Tak hanya itu, sejumlah perhelatan bertema hijrah seperti Hijrah Festival 2018 yang diselenggarakan pada 9-11 November lalu di Jakarta pun dibanjiri banyak generasi milenial. Sehingga, fenomena hijrah ini tak lagi bisa dipandang sinis sebagai bentuk “kaget berislam” atau “mendadak taubat”, melainkan sebuah gejala sosial-keagamaan yang patut diarahkan pada model Islam moderat.

Gejala hijrah ini pun tak melulu soal selebriti tapi juga pada influencer besar seperti para desainer rumah industri fesyen muslim, hingga produk-produk kesehatan dan kecantikan seperti kosmetik dan pasta gigi yang mulai dikaprahkan pada identitas keislaman. Pun bukan hanya perkara penampilan tapi kajian-kajian keislaman mulai marak dimana-mana, diadakan di masjid-masjid besar, di perkantoran yang dikhususkan bagi ara karyawan, bahkan di pusat-pusat perbelanjaan.

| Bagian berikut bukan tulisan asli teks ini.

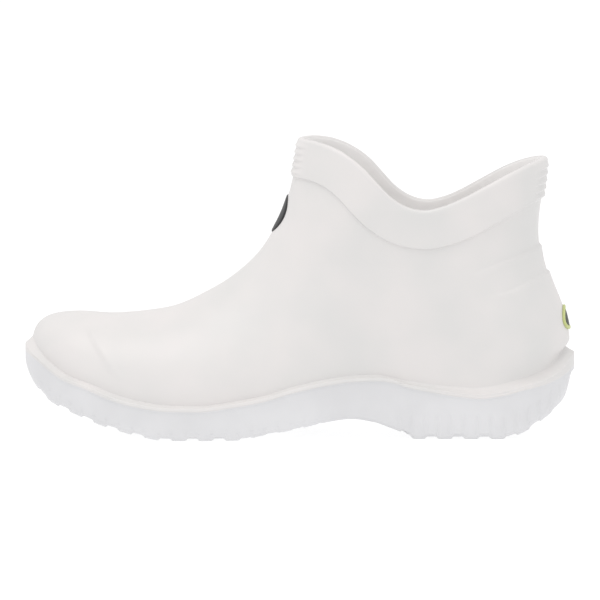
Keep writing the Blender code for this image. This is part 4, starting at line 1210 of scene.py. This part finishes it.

Keuntungannya, orang-orang lebih percaya diri menampilkan identitas keislamannya di ruang-ruang publik dengan karakter yang lebih modern, inklusif dan tak lagi konservatif seperti dahulu. Lebih dari itu, muncul banyak komunitas-komunitas generasi muslim milenial yang bergerak dakwah lewat misi-misi kemanusiaan. Para milenial hijrah sudah memperhatikan isu-isu global seperti isu konflik Israel-Palestina, Muslim Uighur di Tiongkok hingga isu HIV-AIDS dan climate change.

Semua fenomena hijrah milenial ini, menurut kesimpulan Iffati Zamimah dalam tulisannya Moderatisme Islam Dalam Konteks Keindonesiaan (terbit pada Al-Fanar: Jurnal Ilmu Al-Quran dan Tafsir, Volume 1, Nomor 1, Juli 2018), bahwa sejatinya sejalan dengan karakter moderasi Islam menurut Quraish Shihab menggambarkan sifat moderat yang dimiliki oleh umat Islam, yakni tidak condong kearah berlebih-lebihan (ifrâth) ataupun meremehkan (tafrîth) dalam berbagai permasalahan yang terkait dengan agama atau dunia. Bukan termasuk kelompok mereka yang ekstrem dalam beragama (arbâb alghuluw fî ad-dîn al-mufrithîn), dan bukan pula termasuk yang menganulir ketentuan-ketentuan agama (arbab at-ta’thil al-mufarrithîn).

Oleh karena itu, kita semua berharap bahwa sikap kebersilaman yang wasathiyyah inilah yang dijadikan sebuah grand design dalam konsepsi hijrah yang kini menarik perhatian milenial di Indonesia tercinta.